Lo que envió el Padre mediante su hijo es fundamentalmente una gran revelación, una gran revelación de sí mismo, de su Corazón. En Cristo, Dios reveló y revela a toda la humanidad que el hombre le falta al Padre infinitamente más de cuanto el Padre pueda faltarle al hombre.
«¡Me faltas!». Es el dramático estribillo de las relaciones humanas. Una expresión constantemente presente en la literatura, en la música, en el cine. Es la gran herida de los corazones humanos, creados para colmarse dentro de una relación, de una amistad.

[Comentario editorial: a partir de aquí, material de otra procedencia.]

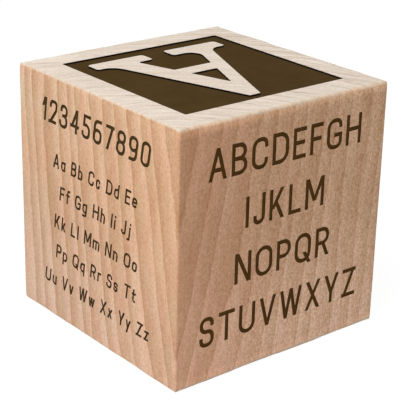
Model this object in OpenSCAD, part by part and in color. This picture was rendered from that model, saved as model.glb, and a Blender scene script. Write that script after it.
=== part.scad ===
// Alphabet block: one cube of solid maple with eased edges, standing on its lower end grain.
// A big letter stands in a sunk panel on the top, and rows of characters are cut into the sides.
// The floor of every cut carries a thin coat of dark brown infill.
// Frame: +Z up, origin at the middle of the underside, front face towards -Y, left face towards -X.

/* [Block] */
// Length of each side of the cube
side = 89; // [80:1:140]
// Radius of the eased edges
edge_r = 0.7; // [0.4:0.1:4]

/* [Top panel] */
// Width of the wooden border round the sunk panel
panel_margin = 10.6; // [6:0.2:14]
// Depth of the sunk panel below the top face
panel_depth = 0.9; // [0.6:0.1:3]
// Radius left in the corners of the panel by the cutter
panel_corner_r = 0.5; // [0.2:0.1:3]

/* [Top letter] */
// Space between the letter's feet and the panel's edge
letter_foot_gap = 6.4; // [2:0.2:9]
// Space between the letter's flat top and the panel's edge
letter_top_gap = 3.8; // [2:0.2:9]
// Space between the letter's feet and the panel's two side edges
letter_side_gap = 6; // [2:0.2:9]
// Space between the two feet, as a share of the letter's width
feet_gap_share = 0.163; // [0.08:0.001:0.22]
// Thickness of the feet, as a share of the letter's height
foot_h_share = 0.112; // [0.08:0.001:0.16]
// Length of the thick stem's foot outside the stem, as a share of the letter's width
thick_heel_share = 0.077; // [0.03:0.001:0.1]
// Length of the thin stem's foot outside the stem, as a share of the letter's width
thin_heel_share = 0.074; // [0.03:0.001:0.1]
// Width of the thick stem, measured level, as a share of the letter's width
thick_stem_share = 0.178; // [0.13:0.001:0.22]
// Width of the thin stem, measured level, as a share of the letter's width
thin_stem_share = 0.101; // [0.08:0.001:0.15]
// Width of the flat at the letter's top, as a share of the letter's width
apex_w_share = 0.079; // [0.06:0.001:0.14]
// Distance of that flat's middle from the letter's middle, towards the thick stem, as a share of its width
apex_shift_share = 0.039; // [0:0.001:0.07]
// Height of the crossbar's lower edge above the feet, as a share of the letter's height
crossbar_rise_share = 0.366; // [0.27:0.001:0.45]
// Thickness of the crossbar, as a share of the letter's height
crossbar_h_share = 0.111; // [0.05:0.001:0.14]
// Radius of the curve between a foot and its stem
bracket_r = 6; // [0.5:0.1:8]
// Radius of that curve inside the thin stem, as a share of the radius outside
inner_bracket_share = 0.7; // [0.2:0.05:1]
// Radius of the corners at the ends of the feet
foot_corner_r = 1.3; // [0.3:0.1:2]
// Radius that the cutter leaves on the letter's other corners
letter_corner_r = 0.3; // [0.1:0.1:1]

/* [Cut rows] */
// Depth of the cut characters
cut_depth = 0.5; // [0.3:0.1:2]
// Thickness of the brown infill on the floor of each cut
infill_t = 0.25; // [0.1:0.05:0.3]

/* [Front rows] */
// Height of the front capitals
front_cap = 10.7; // [7:0.1:12.8]
// Width of their strokes
front_stroke = 1.45; // [0.8:0.05:2]
// Distance from one front row to the next
front_pitch = 18.9; // [14:0.1:21]
// Space between neighbouring front capitals
front_letter_gap = 1.85; // [0.8:0.05:2.4]
// Height of the rows' middle above the middle of the face
front_lift = 2.1; // [-3:0.1:3]

/* [Left heading] */
// Height of the heading's numbers
heading_cap = 8.5; // [5:0.1:10.5]
// Width of their strokes
heading_stroke = 1.2; // [0.6:0.05:1.6]
// Space between neighbouring numbers
heading_letter_gap = 1.6; // [0.6:0.05:2.2]
// Space between the heading and the first row below it
heading_gap = 10.2; // [4:0.1:12]

/* [Left rows] */
// Height of the capitals in the left rows
left_cap = 5.3; // [3:0.1:6.2]
// Width of their strokes
left_stroke = 0.85; // [0.4:0.05:1]
// Distance from one left row to the next
left_pitch = 11.1; // [9:0.1:12.5]
// Space between neighbouring letters in the left rows
left_letter_gap = 0.95; // [0.4:0.05:1.3]
// Height of the middle of heading and rows above the middle of the face
left_lift = 2.1; // [-3:0.1:3]

/* [Right rows] */
// Height of the right face's numbers
right_cap = 14; // [8:0.1:17]
// Width of their strokes
right_stroke = 2.1; // [1:0.05:2.8]
// Distance from one right row to the next
right_pitch = 24; // [18:0.1:29]
// Space between neighbouring characters in the right rows
right_letter_gap = 4; // [2:0.05:5]

/* [Back shapes] */
// Width and height of each outlined shape on the back face
shape_size = 25; // [14:0.2:30]
// Distance between the middles of neighbouring shapes
shape_pitch = 36; // [31:0.2:43]
// Width of the shapes' outlines
shape_stroke = 2.1; // [1:0.05:3]

/* [Hidden] */

maple = [0.86, 0.70, 0.55];
brown = [0.29, 0.22, 0.12];

// What the rows say: the alphabet and the numbers, in order
front_rows = ["ABCDEFGH", "IJKLM", "NOPQR", "STUVWXYZ"];
left_heading = "1234567890";
left_rows = ["Aa Bb Cc Dd Ee", "Ff Gg Hh Ii Jj", "Kk Ll Mm Nn Oo", "Pp Qq Rr Ss Tt", "Uu Vv Ww Xx Yy Zz"];
right_rows = ["1 2 3", "4 5 6", "7 8 9"];

// Turn about the upright axis that brings a pattern to each side face
front_turn = 0;
right_turn = 90;
back_turn = 180;
left_turn = 270;

// Lean of the left face's characters, sideways for each unit of height
left_slant_share = 0.18;
// Distance that a cutter runs on past the surface it cuts
overrun = 1;
// Most that a straight step of a rounded corner may stand off the true arc
round_error = 0.02;
// Most of a straight stretch that its two rounded ends may take up together
round_limit_share = 0.98;

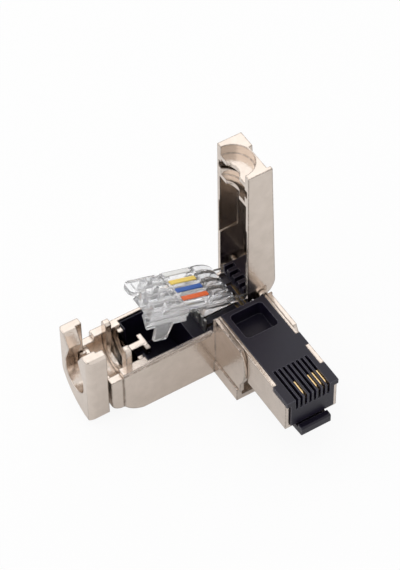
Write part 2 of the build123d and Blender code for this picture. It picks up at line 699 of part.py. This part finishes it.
with BuildPart() as wire_manager:
    with BuildSketch(manager_side(manager_width / 2)):
        with BuildLine():
            brow = ThreePointArc(
                (-manager_start, 0.4),
                (-manager_start - 0.4 * finger_length, 0.82 * manager_top),
                (-manager_start - finger_length, manager_top),
            )
            Polyline(
                brow @ 1, (-manager_reach, manager_top), (-manager_reach, manager_bottom),
                (-manager_start - finger_length, manager_bottom), (-manager_start, -arm_radius), brow @ 0,
            )
        make_face()
    extrude(amount=manager_width)
    # Far half of the open end, cut away under the thumb tab
    with BuildSketch(manager_across(manager_reach + 1)):
        Polygon(
            (1.2, manager_top - tab_thickness - 0.5), (manager_width, manager_top - tab_thickness - 0.5),
            (manager_width, manager_bottom - 1), (0.5 - manager_width / 2, manager_bottom - 1),
            (0.5 - manager_width / 2, manager_bottom), align=None,
        )
    extrude(amount=3.1, mode=Mode.SUBTRACT)
    # Thumb tab
    with BuildSketch(manager_level(manager_top - tab_thickness)):
        with Locations((-manager_reach + 1, manager_width / 2)):
            tab = Rectangle(tab_reach - manager_reach + 1, tab_width, align=(Align.MAX, Align.MAX))
        fillet(tab.vertices().group_by(Axis.X)[0], 1.2)
    extrude(amount=tab_thickness)
    # Leg that reaches down into the trough
    with BuildSketch(manager_side(-manager_width / 2 + leg_thickness)):
        Polygon(
            (-leg_reach, manager_bottom + 0.1), (-leg_reach + leg_length, manager_bottom + 0.1),
            (-leg_reach + leg_length - 0.5, manager_bottom - leg_height),
            (-leg_reach + 0.5, manager_bottom - leg_height), align=None,
        )
    extrude(amount=leg_thickness)
    # Wire channels, bored from the cable end, open above between the fingers
    with BuildSketch(manager_across(tab_reach + 1)):
        with Locations(*[(y, wire_height) for y in wire_places]):
            Circle(wire_hole_radius)
    extrude(amount=tab_reach - manager_start, mode=Mode.SUBTRACT)
    with BuildSketch(manager_level(wire_height)):
        with Locations(*[(0.4 - manager_start - finger_length, y) for y in wire_places]):
            Rectangle(finger_length + 1, finger_groove, align=(Align.MIN, Align.CENTER))
    extrude(amount=manager_top - wire_height, mode=Mode.SUBTRACT)
    # Slots that the terminals enter when the manager is pressed down
    with BuildSketch(manager_level(manager_bottom)):
        with Locations(*[(-blade_slot_end, y) for y in wire_places]):
            Rectangle(blade_slot_end - blade_slot_start, blade_width + 0.3, align=(Align.MIN, Align.CENTER))
    extrude(amount=-manager_bottom + 0.2, mode=Mode.SUBTRACT)
    # Flutes along both sides, the step across the top and the windows over the wire channels
    with BuildSketch(manager_across(manager_reach + 1)):
        with Locations(*[(side * (manager_width / 2 + flute_offset), h) for side in (-1, 1) for h in flute_heights]):
            Circle(flute_radius)
    extrude(amount=manager_reach + 1 - flute_start, mode=Mode.SUBTRACT)
    with BuildSketch(manager_level(manager_top)):
        with Locations((-step_start, 0)):
            Rectangle(step_length, manager_width + 1, align=(Align.MAX, Align.CENTER))
    extrude(amount=-step_depth, mode=Mode.SUBTRACT)
    with BuildSketch(manager_level(manager_top)):
        with Locations(*[(-window_start, y) for y in wire_places]):
            Rectangle(window_length, window_width, align=(Align.MAX, Align.CENTER))
    extrude(amount=wire_height - manager_top, mode=Mode.SUBTRACT)
    # Arms to the pivot studs
    for start, direction in ((manager_width / 2, 1), (-manager_width / 2, -1)):
        with BuildSketch(manager_side(start)):
            Circle(arm_radius)
            with Locations((-manager_start - 1.5, 0)):
                Rectangle(manager_start + 1.5, 2 * arm_radius, align=(Align.MIN, Align.CENTER))
        extrude(amount=direction * arm_thickness)
        with BuildSketch(manager_side(start)):
            Circle(stub_radius)
        extrude(amount=direction * (manager_width - cover_width) / 2)
keep(wire_manager, "wire_manager")

# Colour strips that show which wire goes where
for name, row in zip(("orange", "blue", "yellow", "white"), wire_places):
    with BuildPart() as strip:
        with BuildSketch(manager_level(manager_top)):
            with Locations((-strip_start, row)):
                Rectangle(strip_length, strip_width, align=(Align.MAX, Align.CENTER))
        extrude(amount=strip_thickness)
    keep(strip, f"strip_{name}")

# Latch lever: a rounded root in front of the nose and a tongue that runs back below it
with BuildPart() as latch_lever:
    with BuildSketch(across(-latch_width / 2)):
        with Locations((-nose_reach - running_gap, latch_top)):
            root = Rectangle(latch_root_length, latch_root_height, align=(Align.MAX, Align.MAX))
        fillet(root.vertices().sort_by(Axis.X)[:2], latch_root_round)
        with BuildLine():
            latch_y = -nose_reach - running_gap - latch_root_length / 2
            Polyline(
                (latch_y, latch_z + 0.2), (latch_y, latch_top - latch_root_height),
                (latch_y + latch_length, latch_free_z - latch_thickness),
                (latch_y + latch_length, latch_free_z), close=True,
            )
        make_face()
    extrude(amount=latch_width)
keep(latch_lever, "latch_lever")
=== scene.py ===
import math

import bpy
from mathutils import Matrix, Vector

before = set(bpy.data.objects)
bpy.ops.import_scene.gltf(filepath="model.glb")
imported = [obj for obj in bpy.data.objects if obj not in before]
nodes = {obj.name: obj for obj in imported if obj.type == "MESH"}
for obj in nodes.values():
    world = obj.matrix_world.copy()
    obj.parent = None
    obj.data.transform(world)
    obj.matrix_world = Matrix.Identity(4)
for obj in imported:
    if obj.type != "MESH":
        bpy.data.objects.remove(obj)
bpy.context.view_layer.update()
mm = 0.001  # sizes are written in mm, and Blender works in metres
white = (1, 1, 1, 1)
print("frame loaded with", len(nodes), "nodes")


# An sRGB colour written as hex, turned into the linear numbers that the shaders use
def linear(hexText):
    channels = [int(hexText[i:i + 2], 16) / 255 for i in (0, 2, 4)]
    return [c / 12.92 if c <= 0.04045 else ((c + 0.055) / 1.055) ** 2.4 for c in channels] + [1.0]


# One node with its settings, its values and what is linked into it
def addNode(tree, kind, place, values=None, links=None, **settings):
    node = tree.nodes.new(kind)
    node.location = place
    for name, value in settings.items():
        setattr(node, name, value)
    for name, value in (values or {}).items():
        node.inputs[name].default_value = value
    for name, source in (links or {}).items():
        tree.links.new(source, node.inputs[name])
    return node


camera = {
    "azimuth": -31.0, "elevation": 50.15, "roll": -0.95,  # degrees, the photograph's viewing angle
    "distance": 500,  # mm, a long lens, so the picture is nearly without perspective
    "sensorWidth": 36, "clipStart": 10,  # mm
    "image": (400, 570), "pixelsPerMetre": 5120,
    "anchor": (-11.8, -6.8, 9.5),  # a point near the middle of the object, in mm
    "anchorPixel": (192.23, 352.85),  # where that point lands in the picture
}


def makeCamera():
    azimuth, elevation = math.radians(camera["azimuth"]), math.radians(camera["elevation"])
    back = Vector((
        math.sin(azimuth) * math.cos(elevation),
        -math.cos(azimuth) * math.cos(elevation),
        math.sin(elevation),
    ))
    roll = Matrix.Rotation(math.radians(camera["roll"]), 3, "Z")
    turn = (-back).to_track_quat("-Z", "Y").to_matrix() @ roll
    right, up = turn.col[0], turn.col[1]
    width, height = camera["image"]
    scale = camera["pixelsPerMetre"]
    aim = Vector(camera["anchor"]) * mm
    aim += right * (width / 2 - camera["anchorPixel"][0]) / scale
    aim += up * (camera["anchorPixel"][1] - height / 2) / scale
    data = bpy.data.cameras.new("camera")
    data.sensor_fit = "HORIZONTAL"
    data.sensor_width = camera["sensorWidth"]
    data.lens = camera["sensorWidth"] * camera["distance"] * mm * scale / width
    data.clip_start = camera["clipStart"] * mm
    holder = bpy.data.objects.new("camera", data)
    holder.matrix_world = Matrix.Translation(aim + back * camera["distance"] * mm) @ turn.to_4x4()
    bpy.context.collection.objects.link(holder)
    bpy.context.scene.camera = holder


makeCamera()
print("camera set")


# The wire manager is a little cloudy in its thick body and clearer in its fingers, so how much light
# goes through changes along X
def addClearness(tree, place, shader, clearness):
    sides = addNode(tree, "ShaderNodeSeparateXYZ", (-850, -300), links={"Vector": place})
    weight = addNode(tree, "ShaderNodeMapRange", (-550, -400),
                     {"From Min": clearness["from"] * mm, "From Max": clearness["to"] * mm,
                      "To Min": clearness["weight"][0], "To Max": clearness["weight"][1]},
                     {"Value": sides.outputs["X"]})
    tree.links.new(weight.outputs["Result"], shader.inputs["Transmission Weight"])


# How the painted edge shade and highlight is broken up, in every finish that has it
edgeShadeAndHighlightMask = {
    "rays": 8,  # per sample, enough for a clean line
    "grain": (0.35, 0.55), "strength": (0.3, 1.0),  # the grain's usual range, and the strength there
}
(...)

Medimos el amor en función de cuánto nos falta el otro o cuánto le faltamos, pero toda esa ausencia, profunda o superficial, entre nosotros, incluso la desgarradora ausencia de la muerte de un ser querido, no es otra cosa que el símbolo de que nos falta Dios.
Pero, ¿qué misterio es este, que toda mi conciencia sea uno que me falta? ¿Qué misterio es que yo siga viviendo, aunque me falte todo, porque me falta el único sin el cual no puedo vivir? ¿Cómo es posible que siga viviendo si me falta Aquel que es toda, ¡toda!, la consistencia de mi ser? La respuesta ha venido a dárnosla Él mismo, nos la ha revelado Él mismo. La respuesta es que Aquel que nos falta es alguien a quien le faltamos nosotros. Esa es la gran revelación que Jesús condensó en la parábola del hijo pródigo. El hijo le falta al padre más de lo que el padre le falta al hijo.
La ausencia que llena nuestro corazón, la herida de nuestro corazón, no es más que el reflejo, impreciso, torpe, de una ausencia infinita, misteriosa, eterna: que nosotros le faltamos a Aquel que nos hace, que le faltamos a Aquel al que hemos abandonado. Nos hizo con una libertad que le hiere, con una espera, una expectativa, un ansia, una soledad, un abandono, una falta de nosotros a Él que Él ha dejado en nuestras manos, en nuestro corazón, en nuestra decisión de volver a Él o no, de responderle.